• Job:
Only one span of the listing below is wanted: the lines from the one with "if empty is" through the one with "HAIR = 0.01", reproduced exactly, both ends kept.

- - - -

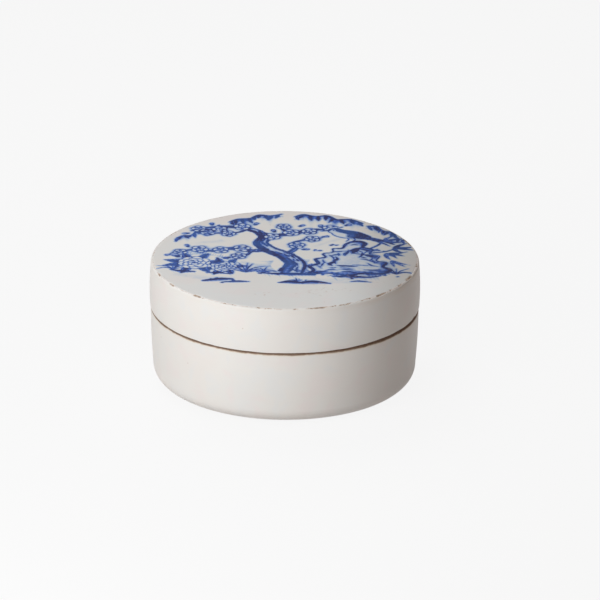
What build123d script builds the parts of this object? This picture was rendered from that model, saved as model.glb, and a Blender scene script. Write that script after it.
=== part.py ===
from build123d import *

import os

# A round seal paste box of glazed porcelain: a base that holds the paste, and a cover
# that lifts straight off. Millimetres, +Z up. The origin is on the table, in the middle
# of the foot ring.

# Outside
box_diameter = 89.7  # across the cover at its rim
cover_height = 15.7  # rim to top
cover_swell = 0.15  # the cover's wall stands this much fuller half way up
cover_draw = 0.3  # and is drawn in this much by the shoulder
shoulder_round = 0.9  # edge between the cover's wall and its top
rim_overhang = 0.25  # the cover stands out this much past the base
base_height = 25.7  # underside to seat, without the foot ring
base_taper = 1.4  # the base's wall draws in this much from seat to underside
base_turn = 5.2  # rounded turn from the base's wall to its underside

# The meeting rims, and the flange that keeps the cover in place
cover_wall = 2.8  # at the rim
cover_rim_round = 0.35
seat_round = 0.45
flange_clearance = 0.5  # all round, between the flange and the cover
flange_thickness = 2.3
flange_height = 4.5
flange_lean = 3  # degrees by which the flange's outside leans in
flange_round_share = 0.36  # of the flange's thickness

# Insides
cover_top = 3.5
ceiling_turn = 4.0  # rounded turn from the cover's wall to its ceiling
bowl_floor = 4.5
bowl_turn_share = 0.44  # rounded turn from the bowl's wall to its floor, of the bowl's depth

# Foot ring
foot_inset = 4.5  # the ring stands this far in from the base's rounded turn
foot_width = 3.2
foot_height = 1.0
foot_recess = 1.8  # depth of the underside within the ring
foot_round_share = 0.16  # of the ring's width
recess_turn_share = 0.5  # of the recess's depth

# Seal paste
paste_clearance = 0.3  # all round, between the paste and the bowl's wall
paste_ease = 1.0  # the paste's lower edge is this much rounder than the bowl
paste_fill_share = 0.66  # height of the paste's edge, of the bowl's depth
paste_crown = 5.0  # the paste's middle stands this much higher than its edge
paste_shoulder = 3.0  # rounded edge of the mound

# Heights above the table
underside_z = foot_height
seat_z = underside_z + base_height
floor_z = foot_recess + bowl_floor
flange_z = seat_z + flange_height
top_z = seat_z + cover_height
belly_z = seat_z + cover_height / 2
bowl_depth = seat_z - floor_z
paste_edge_z = floor_z + bowl_depth * paste_fill_share
paste_top_z = paste_edge_z + paste_crown

# Radii about the box's axis
cover_rim_radius = box_diameter / 2
belly_radius = cover_rim_radius + cover_swell
cover_shoulder_radius = cover_rim_radius - cover_draw
cover_inner_radius = cover_rim_radius - cover_wall
flange_radius = cover_inner_radius - flange_clearance
bowl_radius = flange_radius - flange_thickness
base_rim_radius = cover_rim_radius - rim_overhang
base_low_radius = base_rim_radius - base_taper
foot_radius = base_low_radius - base_turn - foot_inset
paste_radius = bowl_radius - paste_clearance

flange_round = flange_thickness * flange_round_share
foot_round = foot_width * foot_round_share
recess_turn = foot_recess * recess_turn_share
bowl_turn = bowl_depth * bowl_turn_share
paste_turn = bowl_turn + paste_ease

# Base: a solid turned body first, with its foot ring, seat and flange
with BuildPart() as box_base:
    with BuildSketch(Plane.XZ):
        with BuildLine():
            TangentArc((base_rim_radius, seat_z), (base_low_radius, underside_z), tangent=(0, -1))
            Polyline(
                (base_low_radius, underside_z),
                (0, underside_z),
                (0, seat_z),
                (base_rim_radius, seat_z),
            )
        make_face()
    revolve(axis=Axis.Z)
    fillet(box_base.edges().group_by(Axis.Z)[0], base_turn)
    fillet(box_base.edges().group_by(Axis.Z)[-1], seat_round)

    with BuildSketch(Plane.XY.offset(seat_z)):
        Circle(flange_radius)
    extrude(amount=flange_height, taper=flange_lean)

    with BuildSketch(Plane.XY):
        Circle(foot_radius)
    extrude(amount=foot_height)
    with BuildSketch(Plane.XY):
        Circle(foot_radius - foot_width)
    extrude(amount=foot_recess, mode=Mode.SUBTRACT)
    fillet(box_base.edges().group_by(Axis.Z)[0], foot_round)
    recess_face = box_base.faces().filter_by(Plane.XY).sort_by(Axis.Z)[2]
    fillet(recess_face.edges(), recess_turn)

    # Bowl, open at the top through the flange
    with BuildSketch(Plane.XY.offset(floor_z)):
        Circle(bowl_radius)
    extrude(amount=flange_z - floor_z, mode=Mode.SUBTRACT)
    fillet(box_base.edges().group_by(Axis.Z)[-1], flange_round)
    bowl_face = box_base.faces().filter_by(Plane.XY).sort_by(Axis.Z)[3]
    fillet(bowl_face.edges(), bowl_turn)
box_base.part.label = "box_base"

# Cover: its rim sits flat on the seat, round the flange
with BuildPart() as cover:
    with BuildSketch(Plane.XZ):
        with BuildLine():
            ThreePointArc(
                (cover_rim_radius, seat_z),
                (belly_radius, belly_z),
                (cover_shoulder_radius, top_z),
            )
            Polyline(
                (cover_shoulder_radius, top_z),
                (0, top_z),
                (0, seat_z),
                (cover_rim_radius, seat_z),
            )
        make_face()
    revolve(axis=Axis.Z)
    fillet(cover.edges().group_by(Axis.Z)[-1], shoulder_round)
    with BuildSketch(Plane.XY.offset(seat_z)):
        Circle(cover_inner_radius)
    extrude(amount=cover_height - cover_top, mode=Mode.SUBTRACT)
    fillet(cover.edges().group_by(Axis.Z)[0], cover_rim_round)
    ceiling = cover.faces().filter_by(Plane.XY).sort_by(Axis.Z)[-2]
    fillet(ceiling.edges(), ceiling_turn)
cover.part.label = "cover"

# Seal paste: a mound that rests on the bowl's floor
with BuildPart() as seal_paste:
    with BuildSketch(Plane.XZ) as seal_paste_profile:
        with BuildLine():
            TangentArc((0, paste_top_z), (paste_radius, paste_edge_z), tangent=(1, 0))
            Polyline(
                (paste_radius, paste_edge_z),
                (paste_radius, floor_z),
                (0, floor_z),
                (0, paste_top_z),
            )
        make_face()
        corners = seal_paste_profile.vertices().group_by(Axis.X)[-1].sort_by(Axis.Y)
        fillet(corners[0], paste_turn)
        corners = seal_paste_profile.vertices().group_by(Axis.X)[-1].sort_by(Axis.Y)
        fillet(corners[-1], paste_shoulder)
    revolve(axis=Axis.Z)
seal_paste.part.label = "seal_paste"

os.makedirs("parts", exist_ok=True)
export_step(box_base.part, "parts/box_base.step")
export_step(cover.part, "parts/cover.step")
export_step(seal_paste.part, "parts/seal_paste.step")
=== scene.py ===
"""A round porcelain seal paste box, dressed: glazed base, painted cover and vermilion paste."""

import math

import bpy
import numpy as np
from bpy.props import FloatProperty, FloatVectorProperty, IntProperty, PointerProperty
from mathutils import Matrix, Vector, noise


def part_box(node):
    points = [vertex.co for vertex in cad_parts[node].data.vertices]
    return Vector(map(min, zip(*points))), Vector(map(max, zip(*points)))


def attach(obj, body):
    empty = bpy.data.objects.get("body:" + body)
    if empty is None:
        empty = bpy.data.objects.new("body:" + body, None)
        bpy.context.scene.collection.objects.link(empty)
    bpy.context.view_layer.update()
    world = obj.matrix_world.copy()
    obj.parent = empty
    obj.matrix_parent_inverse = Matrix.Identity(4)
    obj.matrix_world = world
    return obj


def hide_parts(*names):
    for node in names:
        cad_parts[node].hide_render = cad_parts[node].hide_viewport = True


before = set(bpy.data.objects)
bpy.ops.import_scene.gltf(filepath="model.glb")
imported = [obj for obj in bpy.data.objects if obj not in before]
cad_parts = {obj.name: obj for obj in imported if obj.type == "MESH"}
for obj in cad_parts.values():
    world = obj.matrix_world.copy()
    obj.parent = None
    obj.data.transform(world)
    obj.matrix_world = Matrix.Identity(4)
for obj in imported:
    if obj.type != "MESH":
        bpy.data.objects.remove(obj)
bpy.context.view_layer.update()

bl_info = {
    "name": "Seal Paste Box",
    "version": (1, 0, 0),
    "blender": (4, 5, 0),
    "location": "View3D > Sidebar > Seal Box",
    "description": "Glazes, paints and fills a round porcelain seal paste box",
    "category": "Object",
}

MM = 0.001
HAIR = 0.01 * MM  # tolerance for points that lie on a flat or on the axis

# Heights and radii that the fixed model gives
COVER_LOW, COVER_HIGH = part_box("cover")
PASTE_LOW, PASTE_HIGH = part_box("seal_paste")
SEAT_Z, TOP_Z = COVER_LOW[2], COVER_HIGH[2]
BOWL_Z, PASTE_Z = PASTE_LOW[2], PASTE_HIGH[2]
FLANGE_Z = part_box("box_base")[1][2]
BELLY_RADIUS = COVER_HIGH[0]
PASTE_RADIUS = PASTE_HIGH[0]

# How finely the surfaces are divided
BASE_SIDES = 720
PASTE_SIDES = 300
TOP_CELLS = 250

# Where the random draws start
PAINTING_SEED = 11
SCUFF_SEED = 29
FIBRE_SEED = 5

# The camera and the lamps, in degrees above level, of roll, and right of the front
CAMERA_RISE, CAMERA_ROLL = 21.95, 0.47
KEY_ROUND, KEY_RISE = -31.0, 24.0
BACK_ROUND, BACK_RISE = -148.0, 55.0

# The picture: its side in pixels and in metres at the box, and the pixel of the seam's middle
PICTURE_PIXELS = 600
PICTURE_SIDE = 0.2
SEAM_PIXEL = (284.75, 303.05)


def length(name, description, millimetres):
    """A size that a user can change, in metres."""
    limits = {"min": 0.0, "precision": 5, "unit": "LENGTH"}
    return FloatProperty(name=name, description=description, default=millimetres * MM, **limits)


def colour(name, description, rgb):
    """A colour that a user can change."""
    limits = {"min": 0.0, "max": 1.0, "size": 3, "subtype": "COLOR"}
    return FloatVectorProperty(name=name, description=description, default=rgb, **limits)


def fraction(name, description, default):
    """A share from 0 to 1 that a user can change."""
    return FloatProperty(name=name, description=description, default=default, subtype="FACTOR")


def watts(name, description, default):
    """A lamp's power that a user can change."""
    return FloatProperty(name=name, description=description, default=default, unit="POWER")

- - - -

• Final answer:
    if empty is None:
        empty = bpy.data.objects.new("body:" + body, None)
        bpy.context.scene.collection.objects.link(empty)
    bpy.context.view_layer.update()
    world = obj.matrix_world.copy()
    obj.parent = empty
    obj.matrix_parent_inverse = Matrix.Identity(4)
    obj.matrix_world = world
    return obj


def hide_parts(*names):
    for node in names:
        cad_parts[node].hide_render = cad_parts[node].hide_viewport = True


before = set(bpy.data.objects)
bpy.ops.import_scene.gltf(filepath="model.glb")
imported = [obj for obj in bpy.data.objects if obj not in before]
cad_parts = {obj.name: obj for obj in imported if obj.type == "MESH"}
for obj in cad_parts.values():
    world = obj.matrix_world.copy()
    obj.parent = None
    obj.data.transform(world)
    obj.matrix_world = Matrix.Identity(4)
for obj in imported:
    if obj.type != "MESH":
        bpy.data.objects.remove(obj)
bpy.context.view_layer.update()

bl_info = {
    "name": "Seal Paste Box",
    "version": (1, 0, 0),
    "blender": (4, 5, 0),
    "location": "View3D > Sidebar > Seal Box",
    "description": "Glazes, paints and fills a round porcelain seal paste box",
    "category": "Object",
}

MM = 0.001
HAIR = 0.01 * MM  # tolerance for points that lie on a flat or on the axis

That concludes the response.